Jede einzelne Rolle wurde von einem Claim-Tallymann einer „cargo inshurance“ absolut genau auf Druck- oder Stoßschäden nach dem Absetzen kontrolliert und dieses protokolliert und fotografiert.
Das war das Terminal in New Westminster am Frazer River, wo wir einen Teil der Ladung für Hawwaii übernahmen. Diese ganze Ecke wurde Jahre später, als die Containerschiffe die Stückgutschiffe verdrängt hatten, abgerissen und zu einer Flaniermeile umfunktioniert. In den über 50 Jahren seit damals hat sich verdammt viel verändert in diesem Land.
Sobald eine Lage im Unterraum geladen war, wurde diese wie vorher von der Zimmermannsgang mit Sperrholzplatten abgedeckt, und dann kam die nächste Lage drauf. An den Seiten zu den Schweißlatten wurden die stehenden Rollen mit Fendern aus Gummi gegen ein Überholen und Verrutschen stabilisiert. Die Kanadier hatten im Stauen von Zeitungspapierrollen große Erfahrungen. Auf jeden Fall war das eine sehr teure Ladungsparty, die wir an Bord nahmen.

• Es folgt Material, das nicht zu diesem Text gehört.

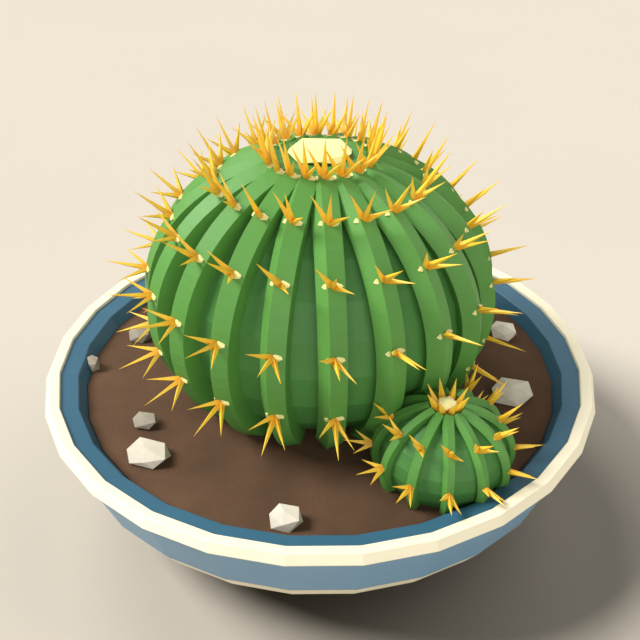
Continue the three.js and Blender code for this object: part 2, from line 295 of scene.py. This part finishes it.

Auch in British Columbia liefen die Uhren anders als in den europäischen Häfen: Keine Hektik, dafür wurde auf Sicherheit größter Wert gelegt, sowohl auf die Sicherheit der Hafenarbeiter als auch auf die Sicherheit der zu ladenden Stückgüter. Und, es wurde nur in einer Tagesschicht gearbeitet, damals jedenfalls, also im Jahre 1959. Wir empfanden diese Arbeitsmoral als sehr positiv, denn wir hatten endlich auch Gelegenheit, an Land zu gehen und dabei Menschen kennen zu lernen. Und man staune, wie viele deutsche Auswanderer aus der alten Heimat sich in Vancouver und Umgebung niedergelassen hatten. Ich lernte gleich zwei junge Männer kennen. Der erste hieß Peter Wunderlich, kam ursprünglich aus Itzehoe und war in New Westminster der große Hans Dampf in allen Gassen. Pech für ihn war nur, dass wir einen Elektriker an Bord hatten, der mit ihm früher zusammen zur Schule gegangen war. Als er seinen ehemaligen Schulkollegen, also unseren Elektriker, wiedersah, fiel ihm die Klappe runter. Unser Blitz nahm ihn mächtig in die Zange und quetschte ihn aus. Womit er seinen Lebensunterhalt verdiene, wo er wohne, was er verdiene? Und siehe da, es stellte sich heraus, dass all seine blumigen Geschichten, die er uns erzählt hatte, gar nicht wahr waren. Der Knabe wollte uns weismachen, dass er „Nationalpark-Ranger“ war. Aber als wir ihn baten, sich als Ranger auszuweisen, da konnte er es nicht. Einem anderen Kollegen erzählte er, er wäre „fire fighter“, das sind die Jungens, die bei Waldbränden vom Flugzeug aus per Fallschirm in der Nähe des Brandzentrums abspringen. Dann ließ er durchblicken, dass er in einem Jahr nach Deutschland zurückkehren wolle. Aber sich überall durchschmarotzen, das konnte er. Er log, dass die Balken sich bogen. Keiner wollte weiterhin etwas mit ihm zu tun haben. Und das ließen wir ihm klar durchblicken.